Extracted data entries

========

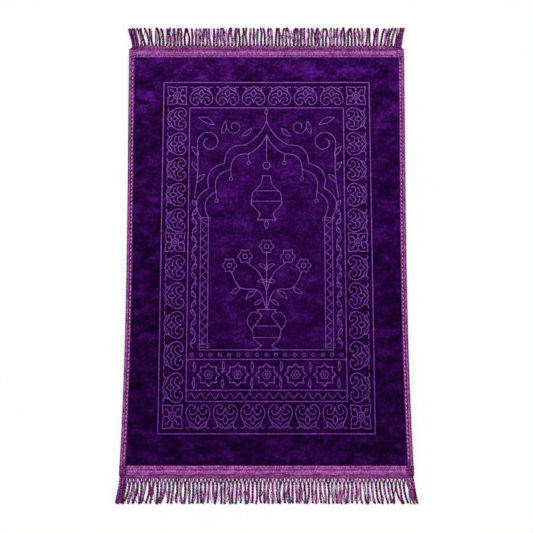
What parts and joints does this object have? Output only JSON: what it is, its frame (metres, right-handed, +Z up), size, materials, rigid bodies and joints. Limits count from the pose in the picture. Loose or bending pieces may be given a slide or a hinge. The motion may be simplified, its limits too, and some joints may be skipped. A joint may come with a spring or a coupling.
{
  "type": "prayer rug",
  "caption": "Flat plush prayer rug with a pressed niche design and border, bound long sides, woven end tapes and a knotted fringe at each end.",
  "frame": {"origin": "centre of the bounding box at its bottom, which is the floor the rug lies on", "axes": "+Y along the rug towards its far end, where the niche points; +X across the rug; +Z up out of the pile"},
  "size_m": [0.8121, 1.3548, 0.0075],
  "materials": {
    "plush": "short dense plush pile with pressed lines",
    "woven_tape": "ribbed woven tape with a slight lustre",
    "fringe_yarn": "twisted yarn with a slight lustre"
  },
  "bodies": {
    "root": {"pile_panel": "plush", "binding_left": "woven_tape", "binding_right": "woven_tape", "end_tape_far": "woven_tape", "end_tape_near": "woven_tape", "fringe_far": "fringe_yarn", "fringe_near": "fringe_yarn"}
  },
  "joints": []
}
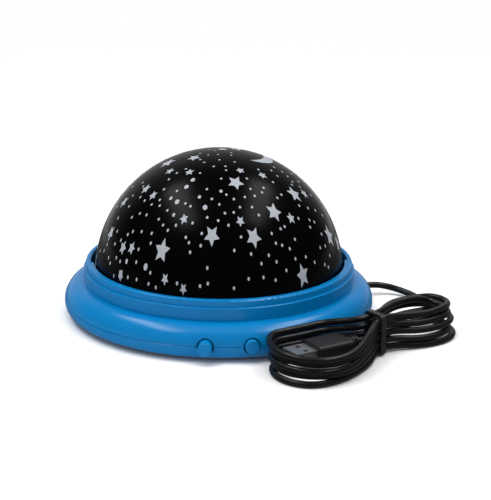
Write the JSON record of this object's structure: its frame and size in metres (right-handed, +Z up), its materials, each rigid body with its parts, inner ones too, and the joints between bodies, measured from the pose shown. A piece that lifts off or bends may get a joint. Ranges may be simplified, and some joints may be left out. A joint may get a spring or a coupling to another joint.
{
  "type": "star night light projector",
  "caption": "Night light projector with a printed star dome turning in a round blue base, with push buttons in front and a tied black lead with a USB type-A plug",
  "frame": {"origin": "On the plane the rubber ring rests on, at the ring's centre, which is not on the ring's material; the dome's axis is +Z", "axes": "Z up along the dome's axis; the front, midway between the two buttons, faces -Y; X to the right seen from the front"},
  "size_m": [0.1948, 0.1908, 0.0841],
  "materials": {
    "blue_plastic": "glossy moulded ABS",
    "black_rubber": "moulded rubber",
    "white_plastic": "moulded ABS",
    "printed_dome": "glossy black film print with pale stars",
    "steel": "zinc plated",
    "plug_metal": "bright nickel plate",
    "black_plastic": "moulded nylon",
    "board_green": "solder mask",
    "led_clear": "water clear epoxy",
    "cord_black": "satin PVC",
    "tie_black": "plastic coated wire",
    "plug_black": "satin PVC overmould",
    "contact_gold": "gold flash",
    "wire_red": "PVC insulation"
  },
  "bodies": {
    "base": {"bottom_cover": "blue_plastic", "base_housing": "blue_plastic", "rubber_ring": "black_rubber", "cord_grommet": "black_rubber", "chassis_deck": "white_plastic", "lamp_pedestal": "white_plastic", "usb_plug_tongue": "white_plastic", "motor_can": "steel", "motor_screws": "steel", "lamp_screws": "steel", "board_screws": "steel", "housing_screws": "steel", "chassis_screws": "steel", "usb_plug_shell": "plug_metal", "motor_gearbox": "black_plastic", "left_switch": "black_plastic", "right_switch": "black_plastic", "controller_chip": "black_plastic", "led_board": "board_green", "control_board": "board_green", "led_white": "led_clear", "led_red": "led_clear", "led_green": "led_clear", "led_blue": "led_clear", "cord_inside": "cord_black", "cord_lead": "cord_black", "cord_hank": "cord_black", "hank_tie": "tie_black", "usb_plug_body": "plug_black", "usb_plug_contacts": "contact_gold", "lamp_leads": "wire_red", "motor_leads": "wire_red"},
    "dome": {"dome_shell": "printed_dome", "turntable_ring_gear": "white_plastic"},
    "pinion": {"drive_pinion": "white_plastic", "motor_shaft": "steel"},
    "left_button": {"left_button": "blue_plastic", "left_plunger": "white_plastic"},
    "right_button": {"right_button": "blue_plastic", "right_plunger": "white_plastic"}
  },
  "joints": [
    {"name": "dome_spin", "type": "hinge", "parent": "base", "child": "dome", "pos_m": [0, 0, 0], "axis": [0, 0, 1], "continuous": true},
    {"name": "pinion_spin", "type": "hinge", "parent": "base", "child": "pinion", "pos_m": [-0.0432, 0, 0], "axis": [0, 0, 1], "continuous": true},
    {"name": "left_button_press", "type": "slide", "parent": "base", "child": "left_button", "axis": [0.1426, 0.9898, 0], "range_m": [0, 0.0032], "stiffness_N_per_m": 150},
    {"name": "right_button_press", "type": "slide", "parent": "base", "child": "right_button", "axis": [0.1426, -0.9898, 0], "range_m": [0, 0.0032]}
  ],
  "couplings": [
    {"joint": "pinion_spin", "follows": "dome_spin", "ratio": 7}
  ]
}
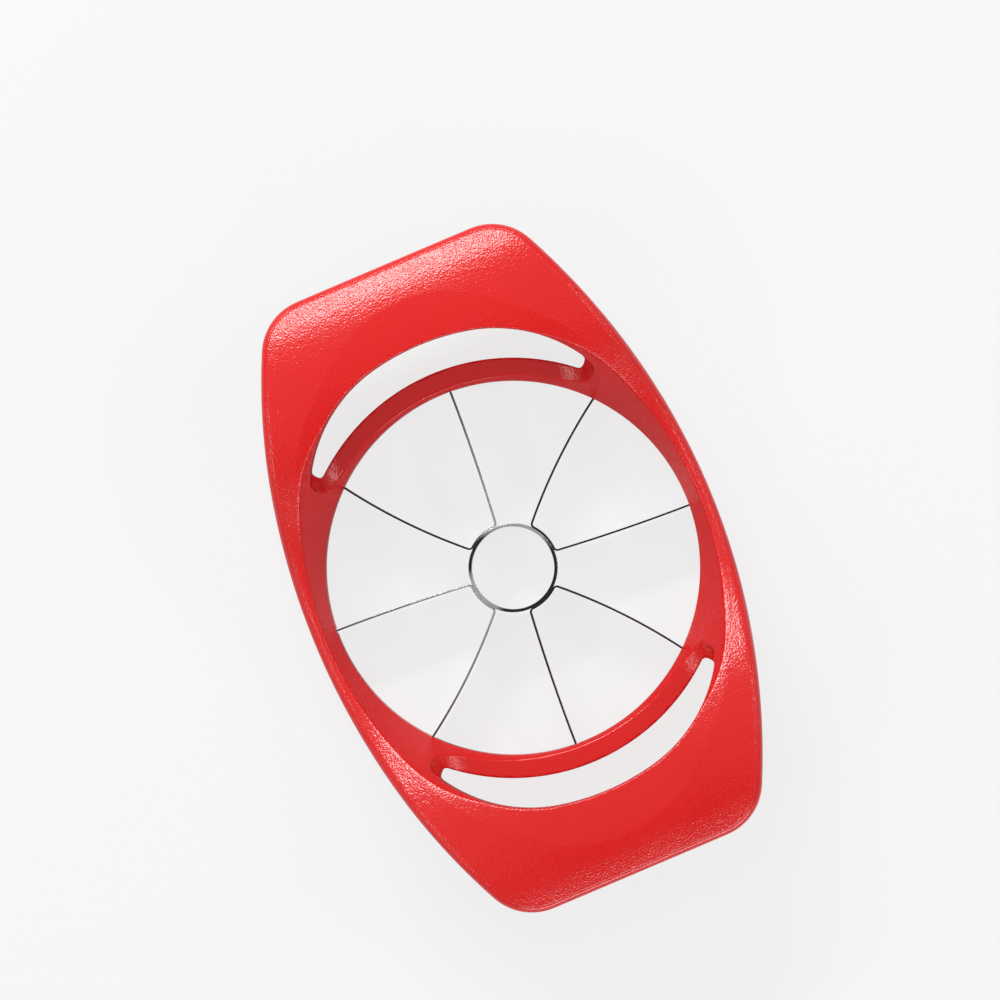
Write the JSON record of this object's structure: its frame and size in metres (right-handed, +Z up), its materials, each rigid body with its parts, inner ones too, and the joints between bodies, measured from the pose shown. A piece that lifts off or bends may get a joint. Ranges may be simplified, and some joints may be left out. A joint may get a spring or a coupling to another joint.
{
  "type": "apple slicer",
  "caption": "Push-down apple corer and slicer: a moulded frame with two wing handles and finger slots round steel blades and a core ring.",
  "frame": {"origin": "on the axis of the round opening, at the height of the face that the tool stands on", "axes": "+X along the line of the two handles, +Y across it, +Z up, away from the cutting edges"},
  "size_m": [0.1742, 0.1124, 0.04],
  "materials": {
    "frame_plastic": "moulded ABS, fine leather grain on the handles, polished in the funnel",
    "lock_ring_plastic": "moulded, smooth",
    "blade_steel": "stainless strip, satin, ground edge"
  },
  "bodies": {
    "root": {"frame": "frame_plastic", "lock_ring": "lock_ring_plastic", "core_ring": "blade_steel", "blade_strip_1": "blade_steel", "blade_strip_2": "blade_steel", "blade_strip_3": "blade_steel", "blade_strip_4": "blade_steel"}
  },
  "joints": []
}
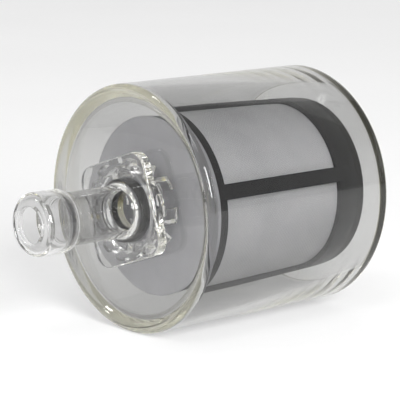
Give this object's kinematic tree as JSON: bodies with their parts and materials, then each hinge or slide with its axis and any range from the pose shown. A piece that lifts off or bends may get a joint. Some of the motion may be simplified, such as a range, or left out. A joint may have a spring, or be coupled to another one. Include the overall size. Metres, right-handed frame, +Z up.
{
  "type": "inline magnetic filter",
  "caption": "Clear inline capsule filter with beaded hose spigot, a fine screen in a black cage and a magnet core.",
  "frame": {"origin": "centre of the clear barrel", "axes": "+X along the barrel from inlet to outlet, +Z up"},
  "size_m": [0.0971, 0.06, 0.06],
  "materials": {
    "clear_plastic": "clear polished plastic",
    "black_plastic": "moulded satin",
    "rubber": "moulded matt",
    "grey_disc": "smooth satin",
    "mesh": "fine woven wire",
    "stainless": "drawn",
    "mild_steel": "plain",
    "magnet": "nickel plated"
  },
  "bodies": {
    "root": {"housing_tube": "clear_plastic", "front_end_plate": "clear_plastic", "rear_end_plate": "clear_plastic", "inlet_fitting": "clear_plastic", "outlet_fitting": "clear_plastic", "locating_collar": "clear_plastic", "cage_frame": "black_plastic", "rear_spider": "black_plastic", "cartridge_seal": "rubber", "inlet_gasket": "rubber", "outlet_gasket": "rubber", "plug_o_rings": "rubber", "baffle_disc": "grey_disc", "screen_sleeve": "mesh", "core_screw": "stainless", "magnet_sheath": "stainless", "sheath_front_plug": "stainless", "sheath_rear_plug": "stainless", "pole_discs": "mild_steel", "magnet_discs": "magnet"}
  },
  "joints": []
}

========

Task instructions
Write out every entry word for word.

Completed exercise
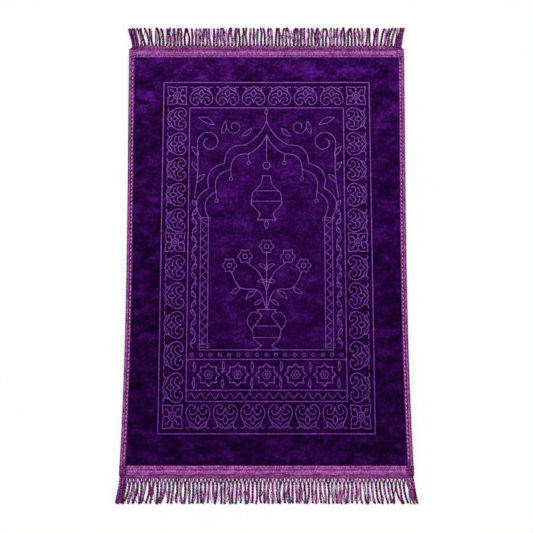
What parts and joints does this object have? Output only JSON: what it is, its frame (metres, right-handed, +Z up), size, materials, rigid bodies and joints. Limits count from the pose in the picture. Loose or bending pieces may be given a slide or a hinge. The motion may be simplified, its limits too, and some joints may be skipped. A joint may come with a spring or a coupling.
{
  "type": "prayer rug",
  "caption": "Flat plush prayer rug with a pressed niche design and border, bound long sides, woven end tapes and a knotted fringe at each end.",
  "frame": {"origin": "centre of the bounding box at its bottom, which is the floor the rug lies on", "axes": "+Y along the rug towards its far end, where the niche points; +X across the rug; +Z up out of the pile"},
  "size_m": [0.8121, 1.3548, 0.0075],
  "materials": {
    "plush": "short dense plush pile with pressed lines",
    "woven_tape": "ribbed woven tape with a slight lustre",
    "fringe_yarn": "twisted yarn with a slight lustre"
  },
  "bodies": {
    "root": {"pile_panel": "plush", "binding_left": "woven_tape", "binding_right": "woven_tape", "end_tape_far": "woven_tape", "end_tape_near": "woven_tape", "fringe_far": "fringe_yarn", "fringe_near": "fringe_yarn"}
  },
  "joints": []
}
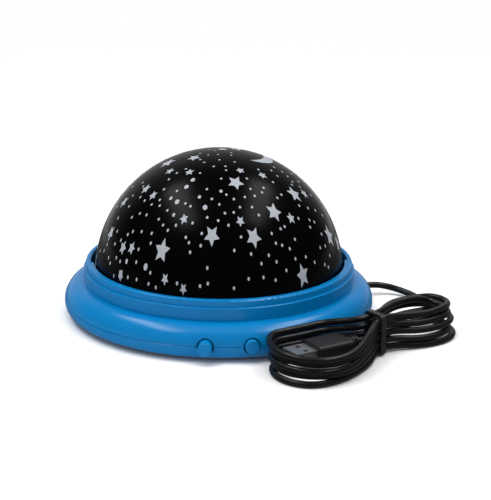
Write the JSON record of this object's structure: its frame and size in metres (right-handed, +Z up), its materials, each rigid body with its parts, inner ones too, and the joints between bodies, measured from the pose shown. A piece that lifts off or bends may get a joint. Ranges may be simplified, and some joints may be left out. A joint may get a spring or a coupling to another joint.
{
  "type": "star night light projector",
  "caption": "Night light projector with a printed star dome turning in a round blue base, with push buttons in front and a tied black lead with a USB type-A plug",
  "frame": {"origin": "On the plane the rubber ring rests on, at the ring's centre, which is not on the ring's material; the dome's axis is +Z", "axes": "Z up along the dome's axis; the front, midway between the two buttons, faces -Y; X to the right seen from the front"},
  "size_m": [0.1948, 0.1908, 0.0841],
  "materials": {
    "blue_plastic": "glossy moulded ABS",
    "black_rubber": "moulded rubber",
    "white_plastic": "moulded ABS",
    "printed_dome": "glossy black film print with pale stars",
    "steel": "zinc plated",
    "plug_metal": "bright nickel plate",
    "black_plastic": "moulded nylon",
    "board_green": "solder mask",
    "led_clear": "water clear epoxy",
    "cord_black": "satin PVC",
    "tie_black": "plastic coated wire",
    "plug_black": "satin PVC overmould",
    "contact_gold": "gold flash",
    "wire_red": "PVC insulation"
  },
  "bodies": {
    "base": {"bottom_cover": "blue_plastic", "base_housing": "blue_plastic", "rubber_ring": "black_rubber", "cord_grommet": "black_rubber", "chassis_deck": "white_plastic", "lamp_pedestal": "white_plastic", "usb_plug_tongue": "white_plastic", "motor_can": "steel", "motor_screws": "steel", "lamp_screws": "steel", "board_screws": "steel", "housing_screws": "steel", "chassis_screws": "steel", "usb_plug_shell": "plug_metal", "motor_gearbox": "black_plastic", "left_switch": "black_plastic", "right_switch": "black_plastic", "controller_chip": "black_plastic", "led_board": "board_green", "control_board": "board_green", "led_white": "led_clear", "led_red": "led_clear", "led_green": "led_clear", "led_blue": "led_clear", "cord_inside": "cord_black", "cord_lead": "cord_black", "cord_hank": "cord_black", "hank_tie": "tie_black", "usb_plug_body": "plug_black", "usb_plug_contacts": "contact_gold", "lamp_leads": "wire_red", "motor_leads": "wire_red"},
    "dome": {"dome_shell": "printed_dome", "turntable_ring_gear": "white_plastic"},
    "pinion": {"drive_pinion": "white_plastic", "motor_shaft": "steel"},
    "left_button": {"left_button": "blue_plastic", "left_plunger": "white_plastic"},
    "right_button": {"right_button": "blue_plastic", "right_plunger": "white_plastic"}
  },
  "joints": [
    {"name": "dome_spin", "type": "hinge", "parent": "base", "child": "dome", "pos_m": [0, 0, 0], "axis": [0, 0, 1], "continuous": true},
    {"name": "pinion_spin", "type": "hinge", "parent": "base", "child": "pinion", "pos_m": [-0.0432, 0, 0], "axis": [0, 0, 1], "continuous": true},
    {"name": "left_button_press", "type": "slide", "parent": "base", "child": "left_button", "axis": [0.1426, 0.9898, 0], "range_m": [0, 0.0032], "stiffness_N_per_m": 150},
    {"name": "right_button_press", "type": "slide", "parent": "base", "child": "right_button", "axis": [0.1426, -0.9898, 0], "range_m": [0, 0.0032]}
  ],
  "couplings": [
    {"joint": "pinion_spin", "follows": "dome_spin", "ratio": 7}
  ]
}
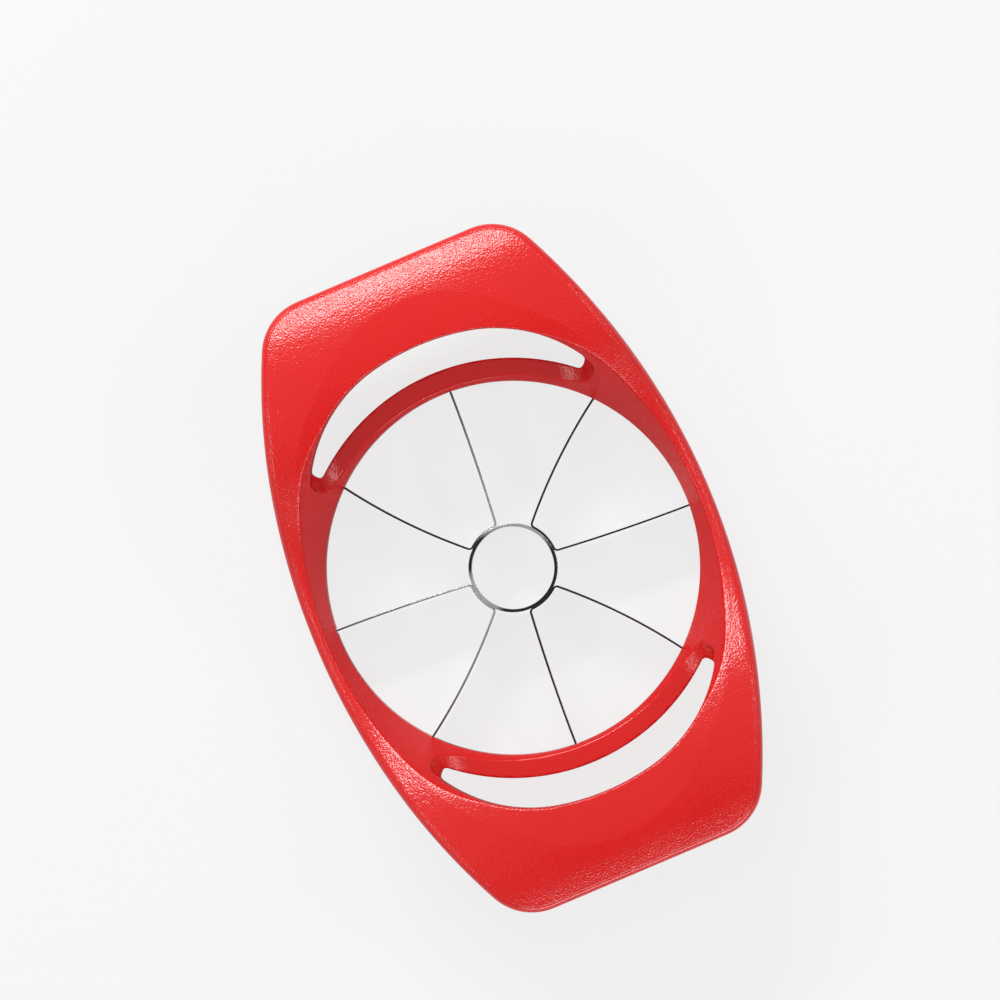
Write the JSON record of this object's structure: its frame and size in metres (right-handed, +Z up), its materials, each rigid body with its parts, inner ones too, and the joints between bodies, measured from the pose shown. A piece that lifts off or bends may get a joint. Ranges may be simplified, and some joints may be left out. A joint may get a spring or a coupling to another joint.
{
  "type": "apple slicer",
  "caption": "Push-down apple corer and slicer: a moulded frame with two wing handles and finger slots round steel blades and a core ring.",
  "frame": {"origin": "on the axis of the round opening, at the height of the face that the tool stands on", "axes": "+X along the line of the two handles, +Y across it, +Z up, away from the cutting edges"},
  "size_m": [0.1742, 0.1124, 0.04],
  "materials": {
    "frame_plastic": "moulded ABS, fine leather grain on the handles, polished in the funnel",
    "lock_ring_plastic": "moulded, smooth",
    "blade_steel": "stainless strip, satin, ground edge"
  },
  "bodies": {
    "root": {"frame": "frame_plastic", "lock_ring": "lock_ring_plastic", "core_ring": "blade_steel", "blade_strip_1": "blade_steel", "blade_strip_2": "blade_steel", "blade_strip_3": "blade_steel", "blade_strip_4": "blade_steel"}
  },
  "joints": []
}
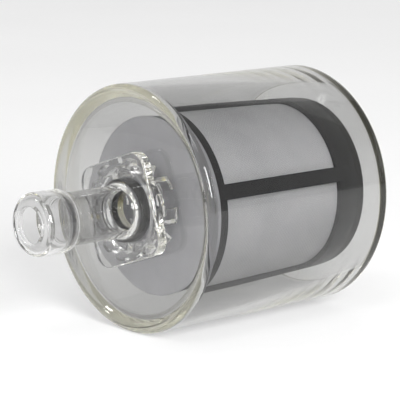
Give this object's kinematic tree as JSON: bodies with their parts and materials, then each hinge or slide with its axis and any range from the pose shown. A piece that lifts off or bends may get a joint. Some of the motion may be simplified, such as a range, or left out. A joint may have a spring, or be coupled to another one. Include the overall size. Metres, right-handed frame, +Z up.
{
  "type": "inline magnetic filter",
  "caption": "Clear inline capsule filter with beaded hose spigot, a fine screen in a black cage and a magnet core.",
  "frame": {"origin": "centre of the clear barrel", "axes": "+X along the barrel from inlet to outlet, +Z up"},
  "size_m": [0.0971, 0.06, 0.06],
  "materials": {
    "clear_plastic": "clear polished plastic",
    "black_plastic": "moulded satin",
    "rubber": "moulded matt",
    "grey_disc": "smooth satin",
    "mesh": "fine woven wire",
    "stainless": "drawn",
    "mild_steel": "plain",
    "magnet": "nickel plated"
  },
  "bodies": {
    "root": {"housing_tube": "clear_plastic", "front_end_plate": "clear_plastic", "rear_end_plate": "clear_plastic", "inlet_fitting": "clear_plastic", "outlet_fitting": "clear_plastic", "locating_collar": "clear_plastic", "cage_frame": "black_plastic", "rear_spider": "black_plastic", "cartridge_seal": "rubber", "inlet_gasket": "rubber", "outlet_gasket": "rubber", "plug_o_rings": "rubber", "baffle_disc": "grey_disc", "screen_sleeve": "mesh", "core_screw": "stainless", "magnet_sheath": "stainless", "sheath_front_plug": "stainless", "sheath_rear_plug": "stainless", "pole_discs": "mild_steel", "magnet_discs": "magnet"}
  },
  "joints": []
}